Whatever you believe, know this: A man is dead who would still be alive today had he not encountered these police officers. His family is forever heartbroken. His daughter will grow up without a father. The officers who killed him, even if you believe they were justified, will walk away with half a million dollars, and the ability to find employment at another police department, pending a review by the U.S. Attorney’s Office for Western Washington. 

Perhaps that is the law. But how is that justice? 

“For people who pay attention to history, it does feel like: Here’s your reward for killing this Black person who brought it upon themselves and doesn’t really deserve to live, almost like a bounty,” said Daudi Abe, a Seattle Central College professor who teaches courses on racial justice and policing.

How about eyes on the present? 

Last year saw the deadliest year of police killings of civilians in more than a decade. Police kill more than three people every day, according to Mapping Police Violence (MPV), a nonprofit research group that tracks police-involved homicides. 

Two-thirds of those killed were not initially involved in a report of a violent crime. Things turned deadly only after police involvement. Yes, Black people are disproportionately killed by police and have less confidence in them relative to the rest of the country. But in absolute terms, white people total the largest number of people they kill, according to MPV data. I say that not to dismiss the racial disparity but to highlight that this is a problem that impacts all races, particularly if you are poor. 

Perhaps you can’t see yourself in Manuel Ellis, or Niani Finlayson, but can you in Alivia Schwab? She was a white mother who was gunned down by police after they arrived at her home to check on her. She was experiencing a mental health episode and had threatened suicide. Can you see her in your mother, or your sister, or your cousin, or your friend? 

I wholeheartedly commend the work of our local organizations and organizers who have worked at the state legislative level to ban no-knock warrants and chokeholds and to pass I-940, which ultimately led to the trial of the police officers who killed Manuel Ellis. But I wonder how much those things only curb the excesses of police violence as opposed to ending them. 

In the last two years, just locally, we’ve seen police officers mock the death of Jaahnavi Kandula, who was killed when a police officer struck her in a crosswalk while speeding. We’ve also seen officers who kept a mock tombstone — decorated with a Trump flag — of a Black man killed by police officers. 

It all speaks to something deeper. 

“That’s in a break room where people go for respite. To me, that screams dehumanization but you have to understand that in law enforcement culture, dehumanization is an active part of that culture,” said Abe.

In an attempt at a culture shift, Abe designed a curriculum on race and policing for the Washington State Criminal Justice Training Commission, which certifies law enforcement recruits.

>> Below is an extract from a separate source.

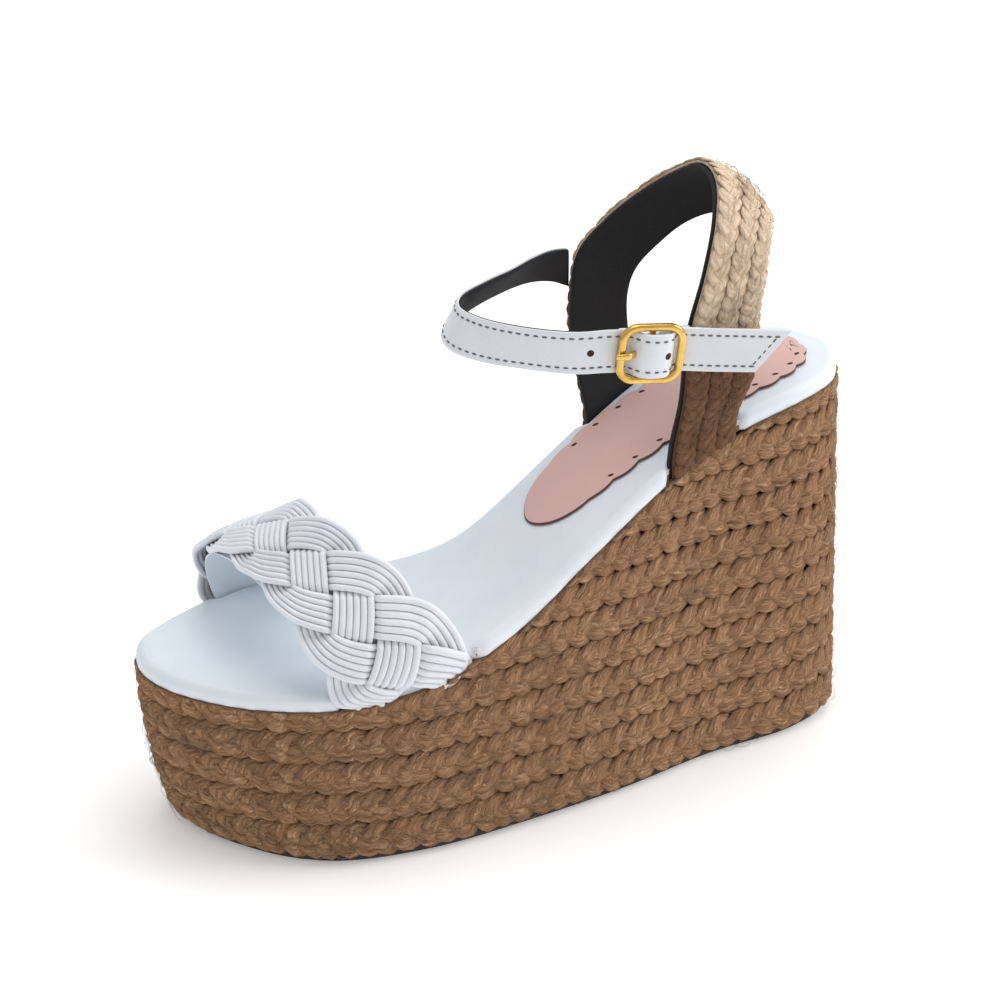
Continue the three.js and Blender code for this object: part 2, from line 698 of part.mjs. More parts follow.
function eyeDisc(radius, width) {
  const shape = new THREE.Shape().absarc(0, -BAR_DROP, radius, 0, 2 * Math.PI);
  return asSolid(acrossBar(shape, width));
}

// A strip of even thickness along a line in the plane across the bar.
function strip(points, thickness, width) {
  const line = new THREE.SplineCurve(points.map(([x, y]) => new THREE.Vector2(x, y)));
  const steps = 10;
  const sides = [[], []];
  for (let i = 0; i <= steps; i += 1) {
    const point = line.getPoint(i / steps);
    const tangent = line.getTangent(i / steps);
    const away = new THREE.Vector2(-tangent.y, tangent.x).multiplyScalar(thickness / 2);
    sides[0].push(point.clone().add(away));
    sides[1].unshift(point.clone().sub(away));
  }
  return asSolid(acrossBar(new THREE.Shape([...sides[0], ...sides[1]]), width));
}

const HOLE_FROM_BAR = -5.4;
const PRONG_REST = BUCKLE_DEPTH / 2 + GAP + PRONG_THICKNESS / 2;
const BAR_INNER_EDGE = SIDE_BAR - BUCKLE_WIRE / 2;
const PRONG_LINE = [
  [-1.2, -BAR_DROP + 0.4], [-3.4, -0.4], [HOLE_FROM_BAR, 0.4],
  [-BAR_INNER_EDGE + 0.9, PRONG_REST - 0.2], [-SIDE_BAR, PRONG_REST + 0.2],
  [-SIDE_BAR - 2, PRONG_REST],
];

function prongSolid(grow) {
  const width = PRONG_WIDTH + 2 * grow;
  const arm = strip(PRONG_LINE, PRONG_THICKNESS + 2 * grow, width);
  return eyeDisc(EYE_RADIUS + grow, width).add(arm);
}

function bucklePin() {
  const bore = eyeDisc(BAR_RADIUS + EYE_CLEARANCE, 2 * BUCKLE_HEIGHT);
  return asGeometry(prongSolid(0).subtract(bore));
}

// The chape loops round the bar and runs back to the heel strap's front edge.
function buckleChape() {
  const edge = closure.worldToLocal(HEEL_STRAP.point(3 / HEEL_STRAP.last, 0.5));
  const line = [
    [1, -BAR_DROP - 1.2], [5, (edge.z - BAR_DROP) / 2 - 1], [edge.x - 2 * GAP, edge.z],
  ];
  const band = strip(line, 2 * EYE_WALL, CHAPE_WIDTH).add(eyeDisc(EYE_RADIUS, CHAPE_WIDTH));
  const bore = eyeDisc(BAR_RADIUS + EYE_CLEARANCE, 2 * BUCKLE_HEIGHT);
  const slot = eyeDisc(EYE_RADIUS + 2 * GAP, PRONG_WIDTH + 2 * GAP);
  return asGeometry(band.subtract(bore).subtract(slot));
}

add('buckle_frame', buckleFrame(), GOLD, closure);
add('buckle_prong', bucklePin(), GOLD, closure);
add('buckle_chape', buckleChape(), WHITE_LEATHER, closure);

// ---------------------------------------------------------------- ankle strap

// The strap leans towards this upright line as it goes round the ankle.
const ANKLE_AXIS = new THREE.Vector3(15, -4, 0);

function throughBuckle(along, outward) {
  return { at: closure.localToWorld(new THREE.Vector3(along, 0, outward)), up: BAR_AXIS };
}

function roundAnkle(fromHeel, y, over, leanDegrees) {
  const at = heelPoint(fromHeel, y, over);
  const inward = ANKLE_AXIS.clone().sub(at).setZ(0).normalize();
  const lean = THREE.MathUtils.degToRad(leanDegrees);
  const up = new THREE.Vector3(0, 0, Math.cos(lean)).addScaledVector(inward, Math.sin(lean));
  return { at, up };
}

const FLAT_ON_HEEL_STRAP = (along) => UNDER_BAR + (along - SIDE_BAR) * Math.sin(BUCKLE_YAW);
const TAIL_LENGTH = 42.5; // along the tail's upper edge
const TAIL_SLANT = 9.5; // the lower edge is this much shorter
const DIVE = BAR_INNER_EDGE - 1; // where the strap is down under each side bar

// The strap's middle line and the way up across it, from its tail, through the buckle and
// round the ankle's front to the heel strap on the inner side.
const STRAP_ROUTE = [
  throughBuckle(TAIL_LENGTH, FLAT_ON_HEEL_STRAP(TAIL_LENGTH)),
  throughBuckle(30, FLAT_ON_HEEL_STRAP(30)),
  throughBuckle(20, FLAT_ON_HEEL_STRAP(20)),
  throughBuckle(SIDE_BAR + 1.5, UNDER_BAR - 0.2),
  throughBuckle(DIVE, UNDER_BAR - 0.4),
  throughBuckle(0.62 * DIVE, -0.9),
  throughBuckle(0.38 * DIVE, OVER_BAR - 0.8),
  throughBuckle(0, OVER_BAR),
  throughBuckle(-0.38 * DIVE, OVER_BAR - 0.7),
  throughBuckle(-0.68 * DIVE, -0.9),
  throughBuckle(-DIVE, UNDER_BAR - 0.4),
  throughBuckle(-SIDE_BAR - 1.5, UNDER_BAR - 0.2),
  throughBuckle(-13, UNDER_BAR - 0.2),
  roundAnkle(102, -31, 29.5, -2),
  roundAnkle(114, -23.5, 30, -4),
  roundAnkle(123.5, -11.5, 29.5, 4),
  roundAnkle(127, -1, 29.5, 15),
  roundAnkle(124.5, 6, 30.5, 26),
  roundAnkle(116, 10, 32.5, 34),
  roundAnkle(105, 14, 33.8, 37),
  roundAnkle(94, 19, 33.8, 35),
  roundAnkle(85, 23, 32, 24),
  roundAnkle(78.9, 25.2, 29.5, 10),
];
const TAIL_SPLIT = 12;
const HALF_WIDTH = STRAP_WIDTH / 2;
const ANKLE_STRAP = new Ribbon(
  STRAP_ROUTE.map(({ at, up }) => at.clone().addScaledVector(up, HALF_WIDTH)),
  STRAP_ROUTE.map(({ at, up }) => at.clone().addScaledVector(up, -HALF_WIDTH)),
);
const LAST = ANKLE_STRAP.last;

// The route runs from the outer side to the inner, so the ribbon's normal points in.
const LEATHER_OUTSIDE = -TAIL_THICKNESS / 2;
const LEATHER_INSIDE = LEATHER_OUTSIDE + STRAP_LEATHER;
const LINING_FACE = TAIL_THICKNESS / 2;

// A round hole through the strap, at a place along the buckle's own axis.
function strapHole(along) {
  const drill = new THREE.CylinderGeometry(HOLE_RADIUS, HOLE_RADIUS, 20 * TAIL_THICKNESS, 10);
  drill.rotateX(Math.PI / 2).translate(along, 0, 0);
  return asSolid(drill.applyMatrix4(closure.matrixWorld));
}

// One layer of the strap from just ahead of the buckle to the heel strap's inner side.
function strapLayer(outside, inside) {
  const layerSolid = ANKLE_STRAP.solid(STRAP_STEPS, TAIL_SPLIT / LAST, 1, outside, inside);
  return asGeometry(asSolid(layerSolid).subtract(strapHole(HOLE_FROM_BAR - HOLE_PITCH)));
}

// What the slanted cut takes off the tail's end.
function tailOffcut() {
  const reach = STRAP_WIDTH;
  const lean = TAIL_SLANT / STRAP_WIDTH;
  const offcut = new THREE.Shape([
    new THREE.Vector2(TAIL_LENGTH - TAIL_SLANT / 2 - reach * lean, -reach),
    new THREE.Vector2(2 * TAIL_LENGTH, -reach),
    new THREE.Vector2(2 * TAIL_LENGTH, reach),
    new THREE.Vector2(TAIL_LENGTH - TAIL_SLANT / 2 + reach * lean, reach),
  ]);
  const options = { depth: 4 * STRAP_WIDTH, bevelEnabled: false };
  const block = new THREE.ExtrudeGeometry(offcut, options).translate(0, 0, -2 * STRAP_WIDTH);
  return asSolid(block.applyMatrix4(closure.matrixWorld));
}

// The tail is threaded through the buckle, so the prong passes through it.
function ankleStrapTail() {
  const end = TAIL_SPLIT / LAST - GAP / ANKLE_STRAP.upper.getLength();
  const band = ANKLE_STRAP.solid(TAIL_STEPS, 0, end, LEATHER_OUTSIDE, LINING_FACE);
  const prongRoom = asGeometry(prongSolid(GAP)).applyMatrix4(closure.matrixWorld);
  const freeHole = strapHole(HOLE_FROM_BAR + HOLE_PITCH);
  return asGeometry(
    asSolid(band).subtract(asSolid(prongRoom)).subtract(freeHole).subtract(tailOffcut()),
  );
}

add('ankle_strap', strapLayer(LEATHER_OUTSIDE, LEATHER_INSIDE), WHITE_LEATHER);
add('ankle_strap_lining', strapLayer(LEATHER_INSIDE + GAP, LINING_FACE), BLACK_LINING);
add('ankle_strap_tail', ankleStrapTail(), WHITE_LEATHER);

export default sandal;
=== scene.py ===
# %% [markdown]
# # A plaited wedge sandal, dressed for a studio render
# The shoe already exists as a plain engineering model, and this lesson gives it the surface of the
# real thing: plaited jute, round cords, sewn leather and a gilt buckle. Every new piece takes the
# place of a plain node and rides on the same moving body.

import math

import bmesh
import bpy
import numpy as np
from mathutils import Matrix, Vector


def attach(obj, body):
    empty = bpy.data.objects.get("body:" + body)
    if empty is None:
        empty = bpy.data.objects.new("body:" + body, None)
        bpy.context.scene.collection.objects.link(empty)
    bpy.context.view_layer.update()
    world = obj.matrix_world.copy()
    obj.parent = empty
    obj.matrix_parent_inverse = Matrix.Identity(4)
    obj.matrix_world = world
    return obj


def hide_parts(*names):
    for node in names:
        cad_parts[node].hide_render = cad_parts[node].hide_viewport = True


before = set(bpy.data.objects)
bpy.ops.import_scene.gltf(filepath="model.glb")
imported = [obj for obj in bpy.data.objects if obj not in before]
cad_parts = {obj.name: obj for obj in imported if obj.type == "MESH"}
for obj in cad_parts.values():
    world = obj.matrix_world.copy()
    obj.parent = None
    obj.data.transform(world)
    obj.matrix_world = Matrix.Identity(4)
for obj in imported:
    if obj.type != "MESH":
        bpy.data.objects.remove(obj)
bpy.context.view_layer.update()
MM = 0.001
FULL_TURN = 2 * math.pi
print("frame loaded:", len(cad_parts), "nodes")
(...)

Time will tell about its effectiveness but it’s a start. Accountability must be foundational to policing culture, and so must compassion, empathy, restraint, and sound judgment. Seattle will have that opportunity soon when the City renegotiates its contract with the Seattle Police Officers Guild, which represents SPD officers in labor negotiations. We need public involvement in that process.

There are only hard choices in our police accountability quagmire. They’ll only get harder the longer we take to make them.